Short task
Give back, unchanged, the line with "clear_scene()", the line with "cad_parts[obj.name] = obj", and every line between them, and no other line.

Given data
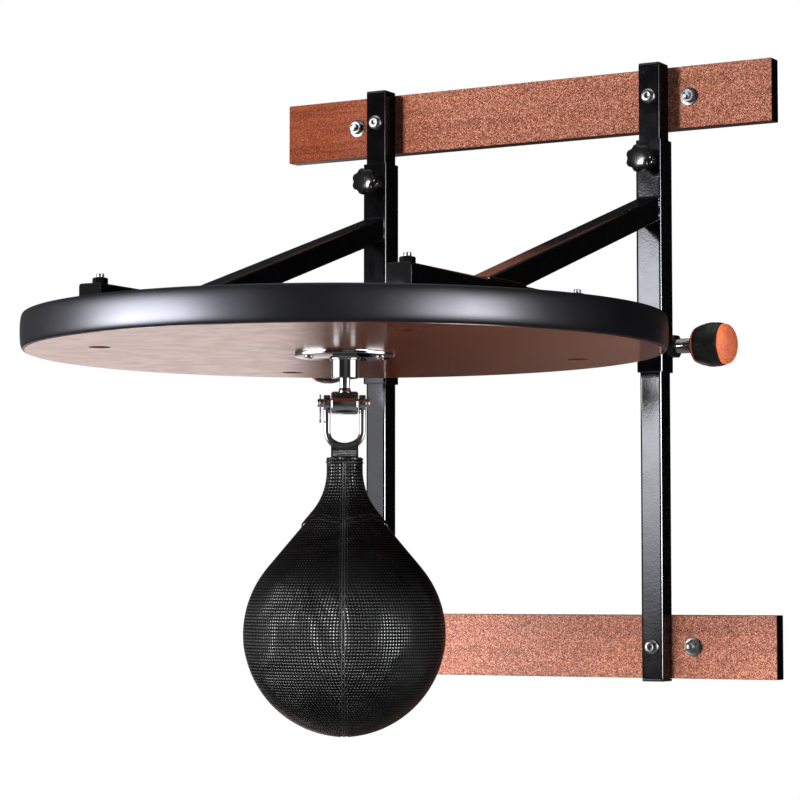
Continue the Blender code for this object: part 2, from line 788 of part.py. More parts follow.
def pull_knob_core(side, axis):
    """The orange core: a recessed ring at the inner end, a neck under the grip and a domed end."""
    bore = BOLT_RADIUS + GAP
    dome = 0.003
    bore_end = PULL_KNOB_END - 0.0115
    profile = [
        (0, bore_end),
        (bore, bore_end),
        (bore, RECESS_END),
        (RECESS_RADIUS, RECESS_END),
        (RECESS_RADIUS, PULL_KNOB_START),
        (PULL_KNOB_END_RADIUS - 0.0015, PULL_KNOB_START),
        (barrel_radius(PULL_KNOB_START + 0.0015), PULL_KNOB_START + 0.0015),
        (barrel_radius(GRIP_START), GRIP_START - GAP),
        (CORE_RADIUS, GRIP_START - GAP),
        (CORE_RADIUS, GRIP_END + GAP),
        (barrel_radius(GRIP_END), GRIP_END + GAP),
        (barrel_radius(PULL_KNOB_END - dome), PULL_KNOB_END - dome - 0.004),
        (PULL_KNOB_END_RADIUS - 0.001, PULL_KNOB_END - dome),
        (PULL_KNOB_END_RADIUS * 0.6, PULL_KNOB_END - dome * 0.25),
        (0, PULL_KNOB_END),
    ]
    return turned(f"{side}_pull_knob", profile[::-1], orange_plastic(), axis, steps=MEDIUM_STEPS)


def pull_pin(side, sign, carriage):
    """The index pin on the sleeve's outer side. Local +Z points outward."""
    where = (sign * (POST_X + SLEEVE / 2), POST_Y, PULL_PIN_Z)
    axis = frame_empty(f"{side}_pin_axis", where, (0, sign * QUARTER, 0), carriage)
    pin_housing(side, axis)
    plunger(side, axis)
    plunger_spring(side, axis)
    pull_grip(side, axis)
    pull_knob_core(side, axis)


def carriage_pieces():
    carriage = frame_empty("carriage", ORIGIN)
    for side, sign in SIDES.items():
        sleeve(side, sign, carriage)
        arm(side, sign, carriage)
        brace(side, sign, carriage)
        knob_nut(side, sign, carriage)
        star_knob(side, sign, carriage)
        pull_pin(side, sign, carriage)
    platform_board(carriage)
    platform_rim(carriage)
    platform_bolts(carriage)
    return carriage


# ---------------------------------------------------------------- swivel and shackle


def swivel_housing(axis):
    """The flange and barrel screwed under the platform, bored from above for the bearing."""
    flange_bottom = -GAP - FLANGE_THICKNESS
    lip_top = BARREL_END_Z + LIP_THICKNESS
    profile = [
        (FLANGE_RADIUS - EDGE, -GAP),
        (FLANGE_RADIUS, -GAP - EDGE),
        (FLANGE_RADIUS, flange_bottom + 0.0010),
        (FLANGE_RADIUS - 0.0010, flange_bottom),
        (COLLAR_RADIUS, flange_bottom),
        (COLLAR_RADIUS, COLLAR_Z),
        (BARREL_RADIUS, COLLAR_Z - EDGE),
        (BARREL_RADIUS, BARREL_END_Z + EDGE),
        (BARREL_RADIUS - EDGE, BARREL_END_Z),
        (LIP_BORE, BARREL_END_Z),
        (LIP_BORE, lip_top),
        (BARREL_BORE, lip_top),
        (BARREL_BORE, -GAP),
    ]
    housing = turned("swivel_housing", profile, chrome(), axis, steps=MEDIUM_STEPS, ring=True)
    for index, where in enumerate(flange_screw_places()):
        radius = FLANGE_SCREW_RADIUS + GAP
        cut(housing, cylinder(f"flange_hole_{index}", radius, THROUGH, None, axis, where))
    return housing


def flange_screw_places():
    """Two screws towards the room and one towards the wall, evenly round the flange."""
    angles = [math.radians(a) for a in (-150, -30, 90)]
    return [(FLANGE_SCREW_CIRCLE * math.cos(a), FLANGE_SCREW_CIRCLE * math.sin(a), 0) for a in angles]


def flange_screws(axis):
    """Pan-headed screws whose shanks stop inside the flange's depth and the board."""
    seat = -GAP - FLANGE_THICKNESS - GAP
    shank_top = -GAP / 2
    profile = [
        (0, shank_top),
        (FLANGE_SCREW_RADIUS, shank_top),
        (FLANGE_SCREW_RADIUS, seat),
        (FLANGE_SCREW_HEAD, seat),
        (FLANGE_SCREW_HEAD, seat - 0.0014),
        (FLANGE_SCREW_HEAD * 0.7, seat - 0.0026),
        (0, seat - 0.0030),
    ]
    for name, where in zip(("left", "right", "rear"), flange_screw_places()):
        turned(f"{name}_flange_screw", profile, chrome(), axis, where)


def swivel_bearing(axis):
    bottom = BARREL_END_Z + LIP_THICKNESS + GAP
    top = bottom + BEARING_HEIGHT
    inner = STEM_RADIUS + 0.0005
    profile = [
        (BEARING_RADIUS, top),
        (BEARING_RADIUS, bottom),
        (inner, bottom),
        (inner, top),
    ]
    return turned("swivel_bearing", profile, zinc_steel(), axis, steps=MEDIUM_STEPS, ring=True)


def swivel_stem(axis):
    """The turning post: its head rides on the bearing and its foot is fixed in the crosshead."""
    head_bottom = BARREL_END_Z + LIP_THICKNESS + BEARING_HEIGHT + 2 * GAP
    foot = PIN_Z + PIN_BORE + 0.0012
    profile = [
        (0, head_bottom + STEM_HEAD_HEIGHT),
        (STEM_HEAD_RADIUS, head_bottom + STEM_HEAD_HEIGHT),
        (STEM_HEAD_RADIUS, head_bottom),
        (STEM_RADIUS, head_bottom),
        (STEM_RADIUS, foot),
        (0, foot),
    ]
    return turned("swivel_stem", profile, chrome(), axis, steps=MEDIUM_STEPS)


def swivel_crosshead(axis):
    """The short cross barrel on the stem that the shackle pin passes through."""
    name = "swivel_crosshead"
    half = CROSSHEAD_LENGTH / 2
    profile = [
        (PIN_BORE, half),
        (CROSSHEAD_RADIUS - CROSSHEAD_CHAMFER, half),
        (CROSSHEAD_RADIUS, half - CROSSHEAD_CHAMFER),
        (CROSSHEAD_RADIUS, -half + CROSSHEAD_CHAMFER),
        (CROSSHEAD_RADIUS - CROSSHEAD_CHAMFER, -half),
        (PIN_BORE, -half),
    ]
    middle = (0, 0, PIN_Z)
    head = turned(name, profile, chrome(), axis, middle, ACROSS, MEDIUM_STEPS, ring=True)
    depth = CROSSHEAD_RADIUS - PIN_BORE - 0.0009
    socket_place = (0, 0, PIN_Z + CROSSHEAD_RADIUS)
    socket = cylinder(
        name + "_socket", STEM_RADIUS + GAP, 2 * depth, None, axis, socket_place, steps=MEDIUM_STEPS
    )
    cut(head, socket)
    return head


def shackle_pin(axis):
    """The headed cross pin, drilled at its plain end for the retaining clip."""
    profile = [
        (0, PIN_HEAD_X + PIN_HEAD_THICKNESS),
        (PIN_HEAD_RADIUS * 0.6, PIN_HEAD_X + PIN_HEAD_THICKNESS * 0.85),
        (PIN_HEAD_RADIUS, PIN_HEAD_X + PIN_HEAD_THICKNESS * 0.4),
        (PIN_HEAD_RADIUS, PIN_HEAD_X),
        (PIN_RADIUS, PIN_HEAD_X),
        (PIN_RADIUS, PIN_END_X + EDGE),
        (PIN_RADIUS - EDGE, PIN_END_X),
        (0, PIN_END_X),
    ]
    pin = turned("shackle_pin", profile, chrome(), axis, (0, 0, PIN_Z), ACROSS, MEDIUM_STEPS)
    hole_place = (CLIP_X, 0, PIN_Z)
    cut(pin, cylinder("shackle_pin_hole", CLIP_WIRE + GAP, THROUGH, None, axis, hole_place))
    return pin


def clip_path():
    """A spring clip: a straight leg down through the pin, a ring, and a bowed leg back up its front."""
    straight = [(0, CLIP_TOP), (0, 0), (0, -CLIP_LEG)]
    ring_centre = (-CLIP_RING, -CLIP_LEG - 0.0006)
    ring = arc(ring_centre, CLIP_RING, -0.1, -math.pi + 0.1, 9)
    front = PIN_RADIUS + CLIP_WIRE + 0.0006
    bow = arc((0, 0), front, math.pi + 0.8, math.pi - 0.8, 7)
    tip = [(bow[-1][0] - 0.0022, bow[-1][1] + 0.0035)]
    return [(0, y, z) for y, z in straight + ring + bow + tip]


def retaining_clip(axis):
    middle = (CLIP_X, 0, PIN_Z)
    return wire("retaining_clip", clip_path(), CLIP_WIRE, spring_steel(), axis, middle, roundness=0)


def shackle(axis):
    """A round-bar U with an eye at each end, hanging on the pin. Its origin is on the pin."""
    bend = arc((0, -SHACKLE_LEG), SHACKLE_HALF, math.pi, 2 * math.pi, 13)
    start_z = PIN_BORE - 2 * PIN_RADIUS - SHACKLE_ROD / 2
    outline = [(-SHACKLE_HALF, start_z)] + bend + [(SHACKLE_HALF, start_z)]
    rod = wire("shackle", [(x, 0, z) for x, z in outline], SHACKLE_ROD, chrome(), axis)
    for side, sign in SIDES.items():
        where = (sign * SHACKLE_HALF, 0, 0)
        name = f"shackle_{side}_eye"
        eye = cylinder(name, EYE_RADIUS, EYE_WIDTH, None, axis, where, ACROSS, MEDIUM_STEPS)
        join(rod, eye)
    bore = cylinder("shackle_bore", PIN_BORE, THROUGH, None, axis, ORIGIN, ACROSS, MEDIUM_STEPS)
    cut(rod, bore)
    return rod


# ---------------------------------------------------------------- bag


def bag_loop(axis):
    """The webbing loop round the shackle's bar, with its two layers sewn into the bag's neck."""
    outer = LOOP_HOLE + LOOP_STRAP
    top = LOOP_HOLE_HALF
    tail = NECK_TOP - 0.0115
    outline = arc((0, top), outer, 0, math.pi, 9)
    outline += [(-outer, -top), (-LOOP_TAIL_HALF, NECK_TOP + 0.0015), (-LOOP_TAIL_HALF, tail)]
    outline += [(LOOP_TAIL_HALF, tail), (LOOP_TAIL_HALF, NECK_TOP + 0.0015), (outer, -top)]
    hole = arc((0, top), LOOP_HOLE, 0, math.pi, 9) + arc((0, -top), LOOP_HOLE, math.pi, 2 * math.pi, 9)
    turn = (QUARTER, 0, QUARTER)
    return plate("bag_loop", [outline, hole], LOOP_WIDTH, black_webbing(), axis, (0, 0, 0), turn)


def bag_side(inset, top_z, arc_points=3, sphere_points=9):
    """(radius, z) points down the bag's side, moved in by inset: neck, shoulder, cone and ball."""
    tangent = QUARTER - SHOULDER_ANGLE
    ball = BAG_RADIUS - inset
    cone_foot = (BAG_RADIUS * math.sin(tangent), BAG_CENTRE_Z + BAG_RADIUS * math.cos(tangent))
    meet_z = cone_foot[1] + (cone_foot[0] - NECK_RADIUS) / math.tan(SHOULDER_ANGLE)
    arc_top = meet_z + NECK_ARC * math.tan(SHOULDER_ANGLE / 2)
    arc_centre = (NECK_RADIUS + NECK_ARC, arc_top)
    shoulder = arc(arc_centre, NECK_ARC + inset, math.pi, math.pi + SHOULDER_ANGLE, arc_points)
    ball_arc = arc((0, BAG_CENTRE_Z), ball, QUARTER - tangent, -QUARTER, sphere_points)
    ball_arc[-1] = (0, ball_arc[-1][1])
    return [(NECK_RADIUS - inset, top_z)] + shoulder + ball_arc


def bag_cover(axis):
    """The stitched shell, open at the neck."""
    outside = bag_side(0, NECK_TOP)
    inside = bag_side(COVER_THICKNESS, NECK_TOP)
    return turned("bag_cover", inside[::-1] + outside, black_leather(), axis, steps=BAG_STEPS)


def bladder(axis):
    """The air bladder inside the cover, open at its valve."""
    outer = COVER_THICKNESS + BLADDER_GAP
    inner = outer + BLADDER_THICKNESS
    neck_top = NECK_TOP - 0.0145
    outside = [(VALVE_RADIUS + 0.001, neck_top)] + bag_side(outer, neck_top - 0.003)
    inside = [(VALVE_RADIUS, neck_top)] + bag_side(inner, neck_top - 0.003 - BLADDER_THICKNESS)
    return turned("bladder", inside[::-1] + outside, bladder_rubber(), axis, steps=BAG_STEPS)


def swivel_and_bag(carriage):
    turn = (0, 0, SWIVEL_TURN)
    swivel_axis = frame_empty("swivel_axis", (0, PLATFORM_Y, UNDERSIDE_Z), turn, carriage)
    swivel_housing(swivel_axis)
    flange_screws(swivel_axis)
    swivel_bearing(swivel_axis)
    swivel_stem(swivel_axis)
    swivel_crosshead(swivel_axis)
    shackle_pin(swivel_axis)
    retaining_clip(swivel_axis)
    pin_axis = frame_empty("pin_axis", (0, 0, PIN_Z), ORIGIN, swivel_axis)
    shackle(pin_axis)
    loop_axis = frame_empty("loop_axis", (0, 0, -LOOP_DROP), ORIGIN, pin_axis)
    bag_loop(loop_axis)
    bag_cover(loop_axis)
    bladder(loop_axis)


clear_scene()
PARTS = new_collection("speed_bag_platform")
CUTTERS = new_collection("cutters")
wall_frame()
swivel_and_bag(carriage_pieces())
bpy.context.view_layer.update()
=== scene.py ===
"""Finished look of the wall-mounted speed bag platform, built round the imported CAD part.

The wall is the plane y = 0 with the room on the -Y side, X runs along the wall and Z is up.
"""

import json
import math

import bmesh
import bpy
import numpy as np
from mathutils import Matrix, Vector

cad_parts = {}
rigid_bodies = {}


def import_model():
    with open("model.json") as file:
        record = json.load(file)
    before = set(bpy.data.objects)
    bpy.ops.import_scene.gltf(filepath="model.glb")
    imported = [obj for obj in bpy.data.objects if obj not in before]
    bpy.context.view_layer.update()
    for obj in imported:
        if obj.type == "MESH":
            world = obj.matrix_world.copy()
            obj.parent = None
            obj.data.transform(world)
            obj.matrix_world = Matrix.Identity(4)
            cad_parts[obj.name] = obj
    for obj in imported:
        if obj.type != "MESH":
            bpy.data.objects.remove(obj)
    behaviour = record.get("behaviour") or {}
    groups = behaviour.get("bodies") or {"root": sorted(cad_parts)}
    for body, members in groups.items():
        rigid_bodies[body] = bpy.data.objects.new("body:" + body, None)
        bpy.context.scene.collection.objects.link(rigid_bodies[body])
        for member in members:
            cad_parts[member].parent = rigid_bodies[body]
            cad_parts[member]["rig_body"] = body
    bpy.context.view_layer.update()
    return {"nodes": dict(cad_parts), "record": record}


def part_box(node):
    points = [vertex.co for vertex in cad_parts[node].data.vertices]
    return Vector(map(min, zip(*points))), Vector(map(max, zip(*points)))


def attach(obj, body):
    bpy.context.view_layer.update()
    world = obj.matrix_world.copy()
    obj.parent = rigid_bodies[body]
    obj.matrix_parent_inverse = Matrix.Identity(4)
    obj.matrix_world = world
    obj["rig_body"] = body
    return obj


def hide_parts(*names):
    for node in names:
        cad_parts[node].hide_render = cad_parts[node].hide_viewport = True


FULL = 2 * math.pi
QUARTER = math.pi / 2
FACE_ROOM = Matrix.Rotation(QUARTER, 4, "X")  # local +Z towards the room
FACE_DOWN = Matrix.Rotation(math.pi, 4, "X")
UPRIGHT = Matrix.Identity(4)
SIDES = {"left": -1, "right": 1}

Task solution
clear_scene()
PARTS = new_collection("speed_bag_platform")
CUTTERS = new_collection("cutters")
wall_frame()
swivel_and_bag(carriage_pieces())
bpy.context.view_layer.update()
=== scene.py ===
"""Finished look of the wall-mounted speed bag platform, built round the imported CAD part.

The wall is the plane y = 0 with the room on the -Y side, X runs along the wall and Z is up.
"""

import json
import math

import bmesh
import bpy
import numpy as np
from mathutils import Matrix, Vector

cad_parts = {}
rigid_bodies = {}


def import_model():
    with open("model.json") as file:
        record = json.load(file)
    before = set(bpy.data.objects)
    bpy.ops.import_scene.gltf(filepath="model.glb")
    imported = [obj for obj in bpy.data.objects if obj not in before]
    bpy.context.view_layer.update()
    for obj in imported:
        if obj.type == "MESH":
            world = obj.matrix_world.copy()
            obj.parent = None
            obj.data.transform(world)
            obj.matrix_world = Matrix.Identity(4)
            cad_parts[obj.name] = obj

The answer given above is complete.